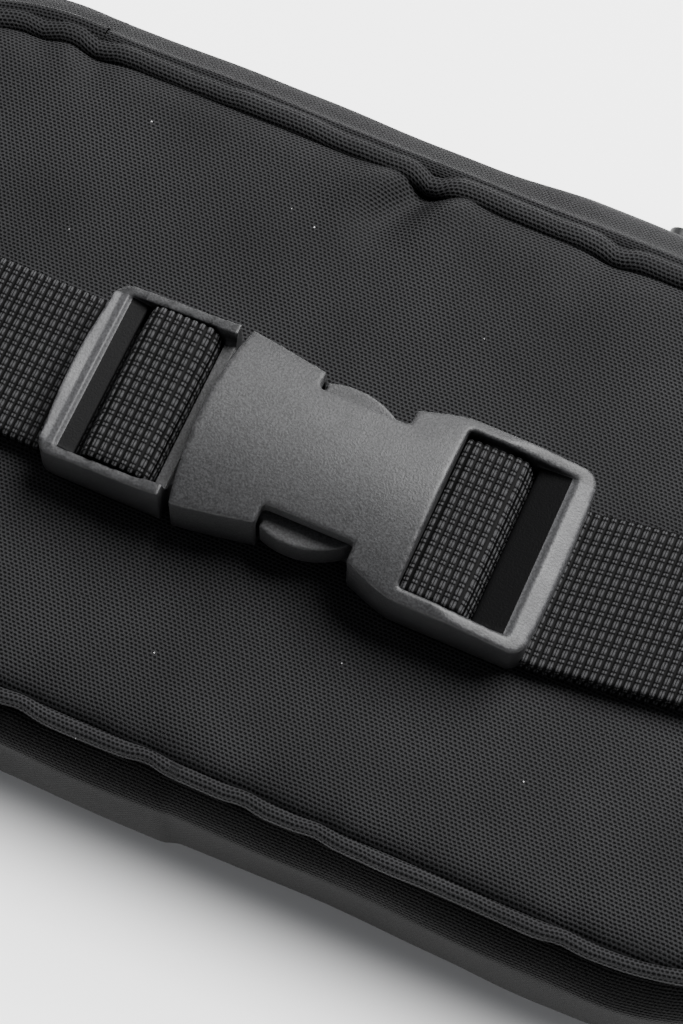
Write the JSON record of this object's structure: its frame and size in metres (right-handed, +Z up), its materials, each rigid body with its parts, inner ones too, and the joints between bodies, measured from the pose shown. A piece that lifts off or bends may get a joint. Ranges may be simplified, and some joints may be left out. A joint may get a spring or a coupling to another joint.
{
  "type": "waist pack",
  "caption": "Black nylon waist pack with a padded back panel, top zip, front zip pocket and a webbing belt shut by a side-release buckle.",
  "frame": {"origin": "on the floor, on the flat outer face of the front pocket, under the middle of the buckle", "axes": "+X along the bag towards the female half of the buckle, +Y towards the top edge with the main zip, +Z up, out of the back panel"},
  "size_m": [0.4434, 0.1208, 0.059],
  "materials": {
    "shell_cloth": "matte woven nylon",
    "lining_cloth": "smooth lining cloth",
    "foam": "closed cell foam pad",
    "webbing": "ribbed nylon webbing",
    "elastic": "woven elastic",
    "buckle_plastic": "fine moulded grain",
    "zip_tape": "woven tape",
    "zip_teeth": "nylon coil",
    "slider_metal": "black enamel",
    "pull_plastic": "soft moulded"
  },
  "bodies": {
    "bag": {"back_panel": "shell_cloth", "back_foam": "foam", "back_lining": "lining_cloth", "back_piping": "shell_cloth", "front_panel": "shell_cloth", "front_lining": "lining_cloth", "gusset_wall": "shell_cloth", "gusset_lining": "lining_cloth", "seam_binding": "zip_tape", "pocket_panel": "shell_cloth", "pocket_wall": "shell_cloth", "pocket_zip_tape": "zip_tape", "pocket_zip_teeth": "zip_teeth", "zip_stops": "slider_metal", "side_tab_left": "shell_cloth", "side_tab_right": "shell_cloth", "strap_left_ear": "webbing", "strap_right_ear": "webbing", "strap_right_run": "webbing", "keeper_right": "elastic", "buckle_female": "buckle_plastic"},
    "male_half": {"buckle_male": "buckle_plastic", "strap_left_run": "webbing", "keeper_left": "elastic"},
    "prong_upper": {"prong_upper": "buckle_plastic"},
    "prong_lower": {"prong_lower": "buckle_plastic"},
    "lip_back": {"zip_strip_back": "shell_cloth", "zip_tape_back": "zip_tape", "zip_teeth_back": "zip_teeth"},
    "lip_front": {"zip_strip_front": "shell_cloth", "zip_tape_front": "zip_tape", "zip_teeth_front": "zip_teeth"},
    "slider": {"zip_slider": "slider_metal"},
    "pull": {"zip_pull": "pull_plastic"},
    "pocket_slider": {"pocket_slider": "slider_metal"},
    "pocket_pull": {"pocket_pull": "pull_plastic"}
  },
  "joints": [
    {"name": "zip_slide", "type": "slide", "parent": "bag", "child": "slider", "axis": [-1, 0, 0], "range_m": [0, 0.11]},
    {"name": "zip_pull_swing", "type": "hinge", "parent": "slider", "child": "pull", "pos_m": [0.057, 0.06787, 0.0255], "axis": [0, 0, -1], "range_deg": [0, 150]},
    {"name": "lip_back_open", "type": "hinge", "parent": "bag", "child": "lip_back", "pos_m": [0, 0.053, 0.0418], "axis": [1, 0, 0], "range_deg": [0, 48], "stiffness_Nm_per_rad": 0.00003, "springref_deg": 143.24, "deforming": ["zip_tape_back", "zip_teeth_back"]},
    {"name": "lip_front_open", "type": "hinge", "parent": "bag", "child": "lip_front", "pos_m": [0, 0.0577, 0.0126], "axis": [-1, 0, 0], "range_deg": [0, 48], "stiffness_Nm_per_rad": 0.00012, "deforming": ["zip_tape_front", "zip_teeth_front"]},
    {"name": "buckle_release", "type": "slide", "parent": "bag", "child": "male_half", "axis": [-1, 0, 0], "range_m": [0, 0.03], "deforming": ["strap_left_ear"]},
    {"name": "prong_upper_press", "type": "hinge", "parent": "male_half", "child": "prong_upper", "pos_m": [-0.013, 0.0086, 0.0535], "axis": [0, 0, -1], "range_deg": [0, 8], "stiffness_Nm_per_rad": 0.5, "deforming": ["prong_upper"]},
    {"name": "prong_lower_press", "type": "hinge", "parent": "male_half", "child": "prong_lower", "pos_m": [-0.013, -0.0086, 0.0535], "axis": [0, 0, 1], "range_deg": [0, 8], "stiffness_Nm_per_rad": 0.5, "deforming": ["prong_lower"]},
    {"name": "pocket_zip_slide", "type": "slide", "parent": "bag", "child": "pocket_slider", "axis": [-1, 0, 0], "range_m": [0, 0.088]},
    {"name": "pocket_pull_swing", "type": "hinge", "parent": "pocket_slider", "child": "pocket_pull", "pos_m": [0.04525, 0.04025, 0.0055], "axis": [0, 0, -1], "range_deg": [0, 140]}
  ],
  "couplings": [
    {"joint": "lip_back_open", "follows": "zip_slide", "rad_per_m": 7.1},
    {"joint": "lip_front_open", "follows": "zip_slide", "rad_per_m": 7.1}
  ]
}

* * * * * * * * *

- GOAL
Please repeat the listing exactly, with nothing left out.

- SOLUTION TO THE EXERCISE
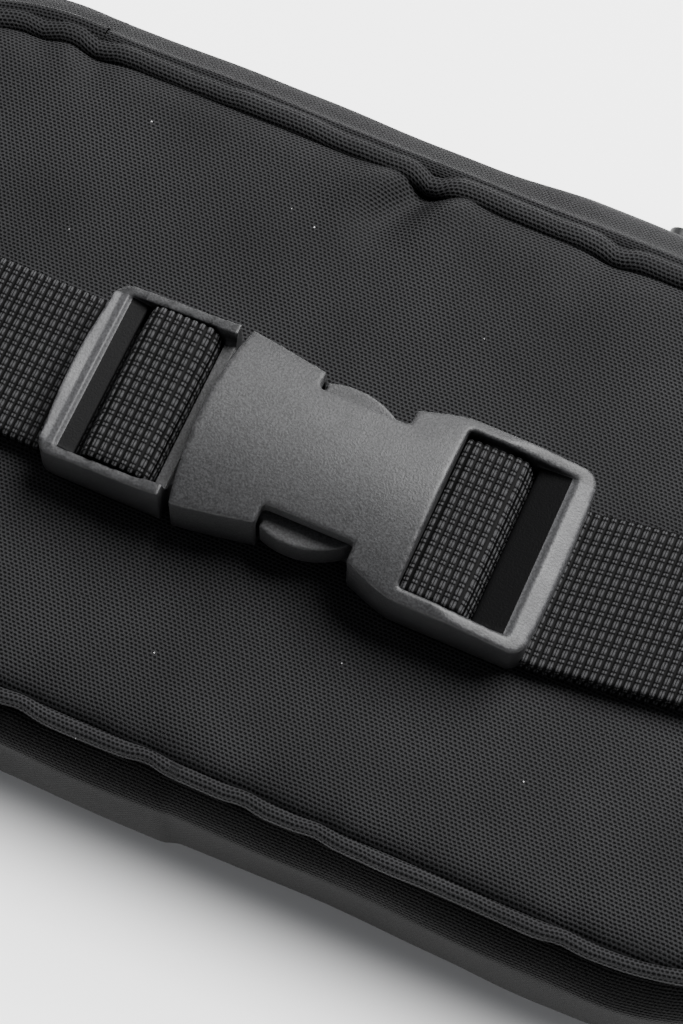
Write the JSON record of this object's structure: its frame and size in metres (right-handed, +Z up), its materials, each rigid body with its parts, inner ones too, and the joints between bodies, measured from the pose shown. A piece that lifts off or bends may get a joint. Ranges may be simplified, and some joints may be left out. A joint may get a spring or a coupling to another joint.
{
  "type": "waist pack",
  "caption": "Black nylon waist pack with a padded back panel, top zip, front zip pocket and a webbing belt shut by a side-release buckle.",
  "frame": {"origin": "on the floor, on the flat outer face of the front pocket, under the middle of the buckle", "axes": "+X along the bag towards the female half of the buckle, +Y towards the top edge with the main zip, +Z up, out of the back panel"},
  "size_m": [0.4434, 0.1208, 0.059],
  "materials": {
    "shell_cloth": "matte woven nylon",
    "lining_cloth": "smooth lining cloth",
    "foam": "closed cell foam pad",
    "webbing": "ribbed nylon webbing",
    "elastic": "woven elastic",
    "buckle_plastic": "fine moulded grain",
    "zip_tape": "woven tape",
    "zip_teeth": "nylon coil",
    "slider_metal": "black enamel",
    "pull_plastic": "soft moulded"
  },
  "bodies": {
    "bag": {"back_panel": "shell_cloth", "back_foam": "foam", "back_lining": "lining_cloth", "back_piping": "shell_cloth", "front_panel": "shell_cloth", "front_lining": "lining_cloth", "gusset_wall": "shell_cloth", "gusset_lining": "lining_cloth", "seam_binding": "zip_tape", "pocket_panel": "shell_cloth", "pocket_wall": "shell_cloth", "pocket_zip_tape": "zip_tape", "pocket_zip_teeth": "zip_teeth", "zip_stops": "slider_metal", "side_tab_left": "shell_cloth", "side_tab_right": "shell_cloth", "strap_left_ear": "webbing", "strap_right_ear": "webbing", "strap_right_run": "webbing", "keeper_right": "elastic", "buckle_female": "buckle_plastic"},
    "male_half": {"buckle_male": "buckle_plastic", "strap_left_run": "webbing", "keeper_left": "elastic"},
    "prong_upper": {"prong_upper": "buckle_plastic"},
    "prong_lower": {"prong_lower": "buckle_plastic"},
    "lip_back": {"zip_strip_back": "shell_cloth", "zip_tape_back": "zip_tape", "zip_teeth_back": "zip_teeth"},
    "lip_front": {"zip_strip_front": "shell_cloth", "zip_tape_front": "zip_tape", "zip_teeth_front": "zip_teeth"},
    "slider": {"zip_slider": "slider_metal"},
    "pull": {"zip_pull": "pull_plastic"},
    "pocket_slider": {"pocket_slider": "slider_metal"},
    "pocket_pull": {"pocket_pull": "pull_plastic"}
  },
  "joints": [
    {"name": "zip_slide", "type": "slide", "parent": "bag", "child": "slider", "axis": [-1, 0, 0], "range_m": [0, 0.11]},
    {"name": "zip_pull_swing", "type": "hinge", "parent": "slider", "child": "pull", "pos_m": [0.057, 0.06787, 0.0255], "axis": [0, 0, -1], "range_deg": [0, 150]},
    {"name": "lip_back_open", "type": "hinge", "parent": "bag", "child": "lip_back", "pos_m": [0, 0.053, 0.0418], "axis": [1, 0, 0], "range_deg": [0, 48], "stiffness_Nm_per_rad": 0.00003, "springref_deg": 143.24, "deforming": ["zip_tape_back", "zip_teeth_back"]},
    {"name": "lip_front_open", "type": "hinge", "parent": "bag", "child": "lip_front", "pos_m": [0, 0.0577, 0.0126], "axis": [-1, 0, 0], "range_deg": [0, 48], "stiffness_Nm_per_rad": 0.00012, "deforming": ["zip_tape_front", "zip_teeth_front"]},
    {"name": "buckle_release", "type": "slide", "parent": "bag", "child": "male_half", "axis": [-1, 0, 0], "range_m": [0, 0.03], "deforming": ["strap_left_ear"]},
    {"name": "prong_upper_press", "type": "hinge", "parent": "male_half", "child": "prong_upper", "pos_m": [-0.013, 0.0086, 0.0535], "axis": [0, 0, -1], "range_deg": [0, 8], "stiffness_Nm_per_rad": 0.5, "deforming": ["prong_upper"]},
    {"name": "prong_lower_press", "type": "hinge", "parent": "male_half", "child": "prong_lower", "pos_m": [-0.013, -0.0086, 0.0535], "axis": [0, 0, 1], "range_deg": [0, 8], "stiffness_Nm_per_rad": 0.5, "deforming": ["prong_lower"]},
    {"name": "pocket_zip_slide", "type": "slide", "parent": "bag", "child": "pocket_slider", "axis": [-1, 0, 0], "range_m": [0, 0.088]},
    {"name": "pocket_pull_swing", "type": "hinge", "parent": "pocket_slider", "child": "pocket_pull", "pos_m": [0.04525, 0.04025, 0.0055], "axis": [0, 0, -1], "range_deg": [0, 140]}
  ],
  "couplings": [
    {"joint": "lip_back_open", "follows": "zip_slide", "rad_per_m": 7.1},
    {"joint": "lip_front_open", "follows": "zip_slide", "rad_per_m": 7.1}
  ]
}